6) Logging, detection, and rapid incident playbooks. Deploy centralized logging and make sure someone watches it 24/7. Define a rapid incident response playbook with pre-authorized contacts at the FBI and CISA and a communications plan that avoids knee-jerk public finger-pointing.

7) Pre-burn exercises and red teams. Test breach scenarios with tabletop exercises. Run red-team phishing campaigns and follow up with mandatory remediation training for staff who fall for simulated lures.

8) Coordinated disclosure policies. Create a protocol for how the campaign will handle stolen information: who reviews it, who talks to journalists, and how to coordinate with law enforcement without amplifying the leak.

9) Vet media outreach. Train communications staff to treat unsolicited documents and anonymous emails as likely hostile. Verify with independent channels and avoid replying to unknown senders.

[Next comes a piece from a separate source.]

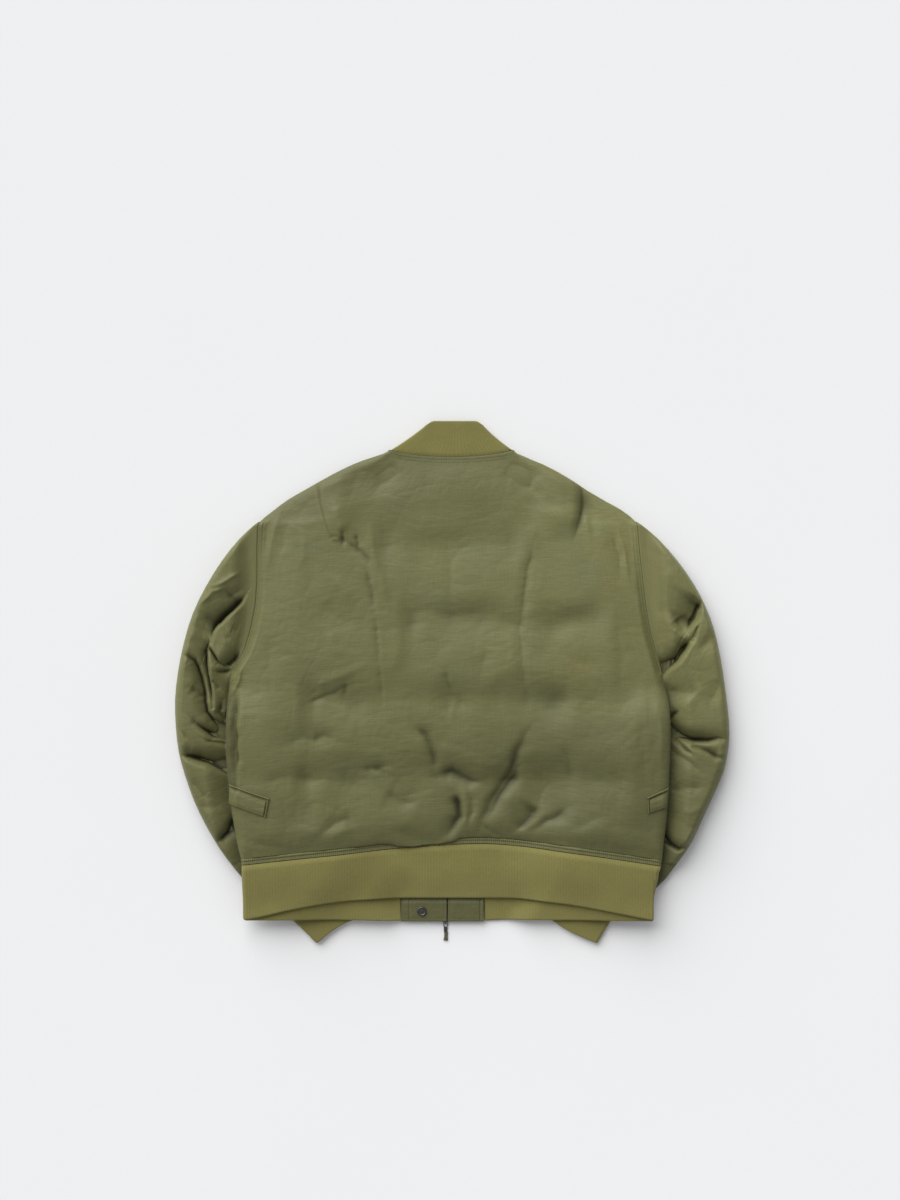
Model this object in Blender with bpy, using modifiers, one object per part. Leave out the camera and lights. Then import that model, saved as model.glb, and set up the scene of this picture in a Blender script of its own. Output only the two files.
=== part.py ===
"""Bomber jacket laid flat with its back up. Sizes are in millimetres until the meshes are made.

+X is the jacket's right side as it lies, +Y runs to the collar, +Z up from the floor.
"""
import bpy
import numpy as np

SCALE = 0.001
SEAM = 0.3
FRONT_WALL = 8.0
LAYER_GAP = 2.5
BACK_WALL = 13.0
SEAM_WALL = 9.0
RIB_WALL = 4.4
SLEEVE_WALL = 8.0
SLEEVE_GAP = 2.0
SLEEVE_PUFF = 9.0
SLEEVE_STACK = 2 * SLEEVE_WALL + SLEEVE_GAP
LIFT = SLEEVE_STACK + 1.5
CUFF_STACK = 9.4
CUFF_LIFT = CUFF_STACK + 1.3
EDGE_ROUND = 16.0
SLEEVE_ROUND = 15.0
ZIP_X = -6.5
ZIP_HALF = 5.0
UNDERARM_Y = 9.0
TIP_Y = 228.0
NECK_HALF = 86.6

# y, left x, right x of the body's outline, from the hem seam up to the neck
BODY_SIDES = [
    (-252, -296, 300), (-225, -303, 303), (-190, -309, 307), (-152, -314, 310),
    (-110, -318, 311), (-68, -319, 310), (-25, -317, 306), (9, -315, 298),
    (25, -307, 294), (46, -294, 288), (75, -285, 280), (110, -278, 274),
    (145, -275.5, 270), (188, -275.5, 265), (228, -274, 262), (245, -252, 241),
    (259, -234, 214), (273, -209, 190), (283, -192, 177), (302, -157, 145),
    (316, -126, 115), (322, -104, 95), (327, -86.6, 86.6)]
# the back's hem seam: its highest point, then drop and half length to each side
HEM_PEAK_X, HEM_PEAK_Y = 40.0, -219.0
HEM_LEFT_DROP, HEM_LEFT_RUN = 30.0, 336.0
HEM_RIGHT_DROP, HEM_RIGHT_RUN = 33.0, 261.0
# x, y of the back rib's lower edge, and of the front rib's
BACK_RIB_END = [
    (-330, -337), (-295, -336), (-214, -317), (-158, -309), (-100, -306),
    (98, -306), (183, -316), (254, -329), (290, -337), (330, -338)]
FRONT_RIB_END = [
    (-330, -336), (-295, -336), (-171, -336), (-71, -339), (45, -340),
    (70, -337), (149, -337), (290, -337), (330, -338)]
# outer x, outer y, inner x, inner y of each section of the left sleeve, armhole to cuff
LEFT_SLEEVE = [
    (-274, 228, -315, 9), (-301, 205, -316.7, 2), (-326, 174, -318.1, -5),
    (-349, 137, -318.9, -12), (-368, 99, -319.1, -19), (-380.5, 57, -318.6, -28),
    (-389, 15, -315, -38), (-393.4, -25, -309.5, -49), (-392, -62, -301, -65),
    (-388, -99, -288, -84), (-379, -131, -272.5, -107), (-366.5, -167, -254, -133),
    (-351, -199.5, -233, -163), (-331, -234, -210, -192), (-308, -266, -189, -222),
    (-282.5, -295, -173, -245), (-254, -317.5, -162, -263)]
RIGHT_SLEEVE = [
    (262, 228, 298, 9), (293, 204, 300.8, 3), (321, 172, 302.6, -3),
    (344, 139, 304.2, -9), (359, 110, 305.7, -15), (371, 80, 307.2, -22),
    (381, 36, 307.7, -31), (388, -11, 304.5, -42), (393, -53, 298, -57),
    (393.4, -84, 288, -77), (386, -124, 272, -102), (370, -157, 252.5, -131),
    (353, -192, 229.5, -163), (339, -226, 207, -195), (321, -255, 192, -226),
    (288, -291, 181, -247), (252.8, -304.6, 174.7, -262)]
# x, y of the hidden inner edge that the front rests on, sleeve then cuff
LEFT_REST = [(-315, 40), (-319, -19), (-315, -38), (-301, -65), (-272, -107), (-233, -163),
             (-189, -222), (-162, -263), (-114, -329), (-100, -345)]
RIGHT_REST = [(298, 40), (306, -27), (304, -39), (288, -77), (252, -131), (207, -195),
              (181, -247), (175, -262), (126, -327), (113, -345)]
# y of each cross seam, ends of its stretch, depth
QUILT = [(195.0, -105, 92, 4.5), (84.5, -62, 216, 7.0),
         (-25.0, -206, 258, 7.0), (-135.5, -214, 244, 6.5)]
# x, y, x, y, half width, depth of the large folds; a minus depth stands up
BACK_FOLDS = [
    (-54, -63, -27, -112, 11, 6), (-27, -122, 2, -130, 9, 5), (2, -130, 38, -143, 9, 4),
    (108, -63, 84, -118, 10, 7), (84, -118, 41, -189, 11, 9), (41, -189, 31, -204, 10, 6),
    (9, -160, 1, -206, 9, 6), (109, -171, 54, -214, 10, 4), (170, -174, 92, -217, 12, 4),
    (-207, -25, -150, -4, 10, 4), (-212, -78, -170, -88, 14, 3), (88, 311, 106, 287, 10, 4),
    (-116, 311, -150, 274, 12, 3), (-119, 245, -84, 102, 12, -2), (-121, 160, -105, -6, 8, 3),
    (128, 240, 95, 84, 14, 3), (212, 215, 248, 141, 9, -2), (-242, 237, -264, 166, 9, -2)]
LEFT_FOLDS = [
    (-288, 134, -326, 92, 14, 9), (-335, 72, -346, 30, 10, 5), (-348, 20, -336, -38, 11, 6),
    (-376, 36, -352, -6, 10, 5), (-366, -10, -330, -56, 11, 6), (-352, -64, -318, -84, 10, 5),
    (-382, -104, -316, -112, 14, 8), (-322, -90, -372, -52, 12, -3), (-322, -232, -302, -208, 9, 5)]
RIGHT_FOLDS = [
    (352, 112, 318, 84, 12, 6), (336, 62, 300, 14, 12, 8), (360, 68, 334, 36, 9, 4),
    (312, 8, 330, -14, 16, 5), (314, -68, 378, -78, 9, 7), (330, -90, 388, -106, 9, 5),
    (318, -96, 340, -122, 9, 4), (306, -222, 344, -222, 12, 5), (352, 2, 326, -58, 14, -3)]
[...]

10) Public-private engagement. Share indicators of compromise with CISA and the FBI and accept assistance. Public-private intelligence sharing reduces the adversary’s window of operation.

Final assessment

Iran has demonstrated the capability and intent to run influence operations tied to U.S. elections. The tools it uses are not exotic: phishing, credential harvesting, account compromise, and fake news sites. Those same tools are the cheapest ways to extract intelligence or produce political disruption. For any campaign, the ask is simple and unromantic: treat security like campaign operations, not an afterthought. Lock down accounts, segment access, assume breach, and practice your response. The cost of doing these basics is small compared with the political and operational price of being reactive when a hostile actor starts parceling out stolen materials to the press and to social amplifiers. If you want to win in 2024, do not give adversaries cheap wins.